The Multnomah County measure requires that lead teachers have a college degree or its equivalent, and that assistants have an associate degree in child development. But it gives current teachers time and money to earn the qualifications, and includes a plan to partner with local colleges to train new teachers.

“Other communities realized the work force problem and are always chasing after that,” said Megan Irwin, a consultant who worked on the policy. “We built it from the beginning.”

Another lesson for other states or localities, local organizers said: The policy was devised by a large and diverse group, including parents, child care providers and economists.

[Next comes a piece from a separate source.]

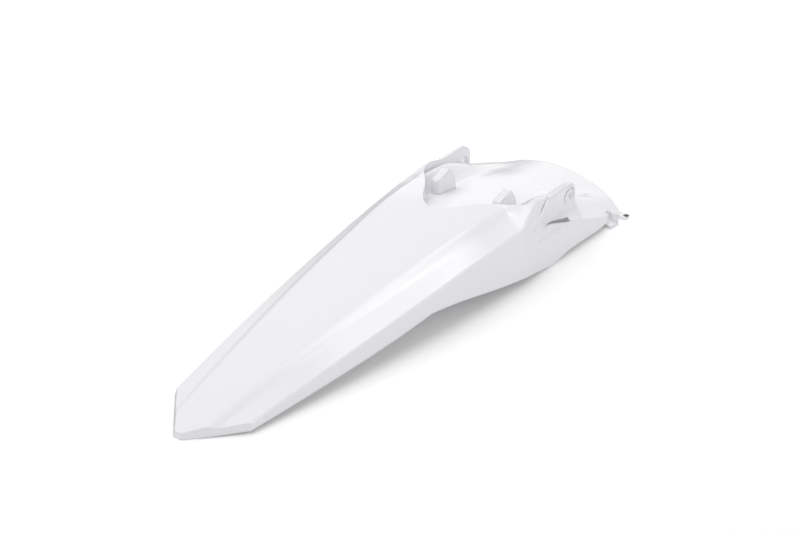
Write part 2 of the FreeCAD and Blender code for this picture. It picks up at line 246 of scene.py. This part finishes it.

It merged two measures from different groups — one a volunteer campaign and the other backed by a county official and a social venture investment group. The process was messy, but by including so many groups, it addressed their needs early, they said.

Eventually, individuals will pay a 2.3 percent tax on taxable income over $125,000, and households will pay that tax on taxable income over $200,000. The tax will increase to 3.8 percent on individual income over $250,000 and household income over $400,000.

“Tax the rich” was a tagline for the campaign by one of the groups behind the measure, the Portland chapter of the Democratic Socialists of America.

Of course, Portland is known as a progressive bastion, and in other communities “tax the rich” may be a political drawback rather than a selling point. But even if other places choose to finance universal preschool in a different way, researchers said, there is growing bipartisan support for the goal. Results would be results, and if Multnomah County’s policy worked well, they said, it could become a national model.